The video also fails to mention anything about inner beauty and the many other qualities intelligence, personality and the like that should be valued above physical appearance. It instead reinforces the unfortunate belief that our natural beauty “impacts the choices and the friends we make, the jobs we go out for, they way we treat our children, it impacts everything,” and goes so far as to say “it couldn’t be more critical to your happiness.”

The message about realizing one’s natural beauty is worthwhile; however, the subtle indication that this beauty is measured in terms of size and age contradicts the campaign’s positivity. The hidden subliminal messages in this video are a strong indication of the apparent importance placed on a specific type of physical beauty, deeply rooted in society today. Even as someone who tries to think critically about the media, I missed what Brice pointed out: the video is really only saying that “you’re actually not quite as far off from the narrow definition [of beauty] as you might think that you are.”

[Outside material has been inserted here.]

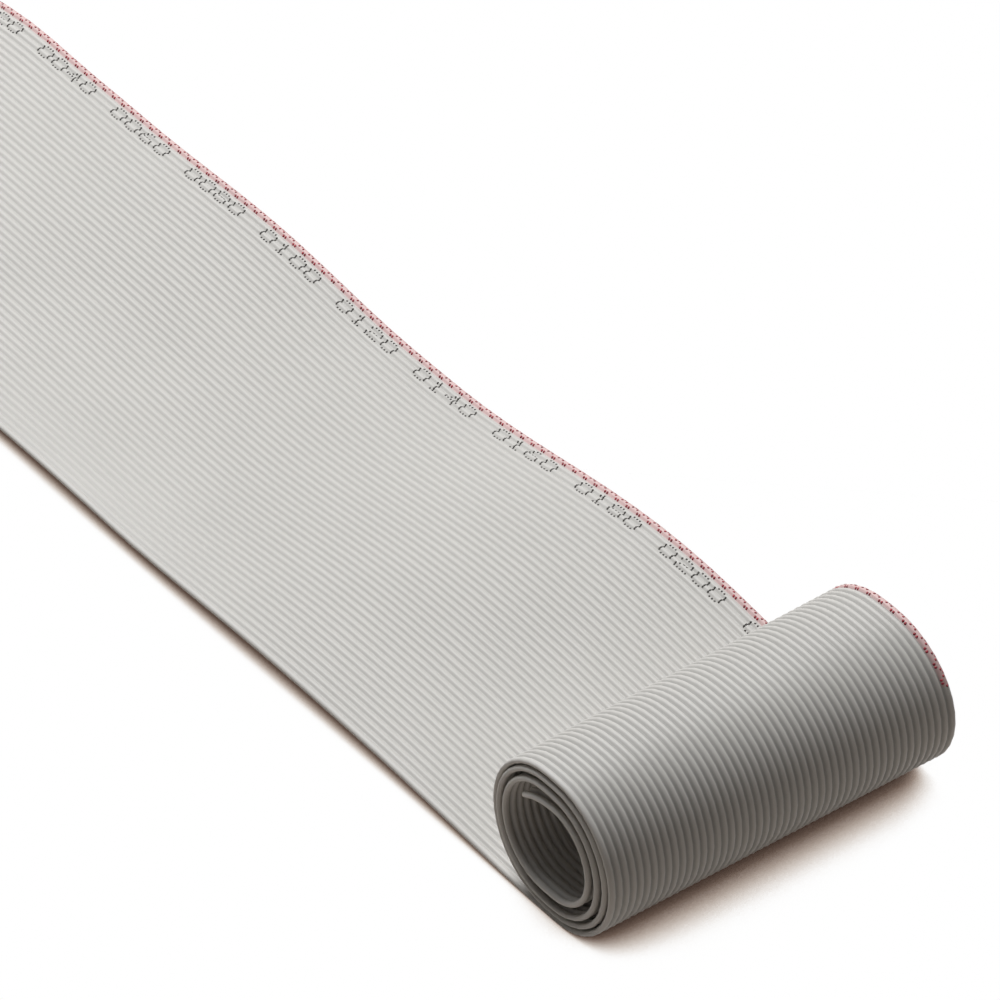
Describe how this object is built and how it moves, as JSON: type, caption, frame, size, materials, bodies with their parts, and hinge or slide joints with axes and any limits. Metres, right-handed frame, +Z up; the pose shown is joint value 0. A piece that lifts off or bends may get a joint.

Though spoken in the context of physical beauty, one of the quotes from the video seemed to make a lot more sense than the overall message. “We spend a lot of time trying to fix the things that aren’t quite right and we should spend more time trying to appreciate the things we do like.” It is unfortunate that we have to wade through stereotypes and over-looked discrimination to find such insight. While I can appreciate what the Dove campaign is trying to accomplish, I only hope that the message of self empowerment is not accompanied by that of society’s fixation on purely physical beauty.